The ICE arrests outside courthouses represented a departure from the decades-long bipartisan agreement that courthouses were sensitive locations. The ruling also quoted immigration attorneys and judges who said that ICE arrests were rare outside Bay Area courthouses.

However, after the change in policy, ICE officers started conducting arrests outside courthouses across the country, said Nisha Kashyap, an attorney with the Lawyers’ Committee for Civil Rights who worked with the plaintiffs.

“In late May, all of a sudden, we began to see ICE agents appearing in the immigration courts and arresting people after their immigration hearings, which is unprecedented in the experience of not just the attorneys who represent people in the court, but also the immigration judges who’ve been working in that building for a long time,” Kashyap said. “I cannot stress enough how unprecedented the enactment of this policy was.”

Kashyap said that at least 80 noncitizens were arrested by ICE outside courthouses in the Bay Area between May and September, and that the number is likely an undercount because of the lack of reliable data. She added that the arrests were not restricted to individuals who had removal orders issued against them but also included people attending routine hearings in their immigration cases. 

In his ruling, Pitts found that ICE and the Executive Office of Immigration Review policy change was made without a reasoned explanation and has had a chilling effect on noncitizens’ participation in their court proceedings.  

“In sum, nothing in ICE’s courthouse-arrest policies or the case law identified by the government explains the lack of a logical connection between ICE’s rationales and its expansion of civil arrests at immigration courthouses,” the order states.

The possibility of being arrested by ICE at court hearings, he wrote in his ruling, forces noncitizens appearing in court to choose between “two irreparable harms”. They might skip their court appearance to evade arrest by ICE, but that would have a detrimental impact on their immigration case, putting their future in the United States at risk.

“I fled persecution to seek safety, only to find myself arrested in the courthouse, the one place I was told to trust,” said Carmen Aracely Pablo Sequen, a plaintiff who was arrested by ICE after her appearance in the San Francisco immigration court on July 31. “The terror of that day has haunted me.

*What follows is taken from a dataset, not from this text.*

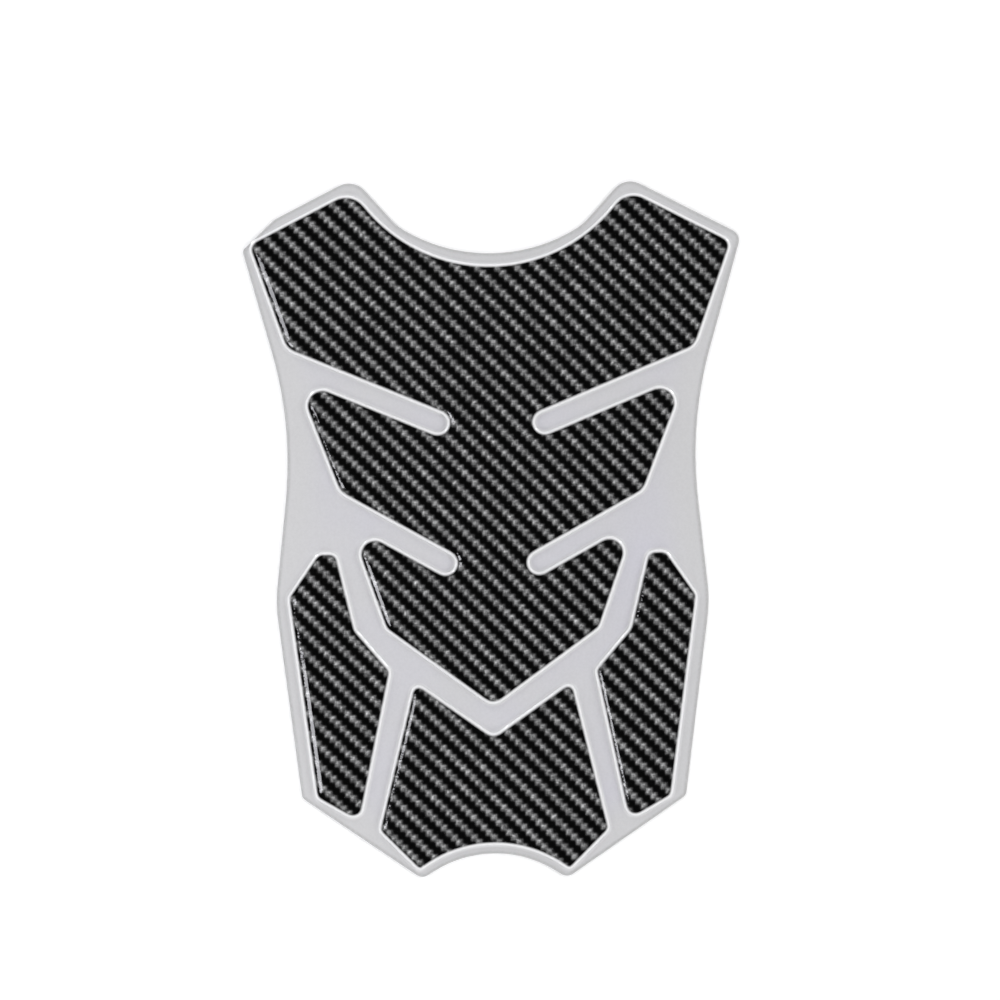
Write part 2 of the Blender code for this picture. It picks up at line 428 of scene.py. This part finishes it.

This decision means I can finally focus on my asylum case, not on the ICE officers who might be waiting for me outside the courtroom door.” 

Pitts also noted that the change in ICE’s policy regarding courthouse arrests was likely in violation of the Administrative Procedure Act, a federal statute that governs the establishment of fair administrative procedures by federal agencies.

While the plaintiffs sought a stay on courthouse arrests nationwide, Pitts limited the stay to the jurisdiction of ICE’s San Francisco Area of Responsibility, referring to the recent Supreme Court decision that limited the District Court’s authority to issue nationwide stays.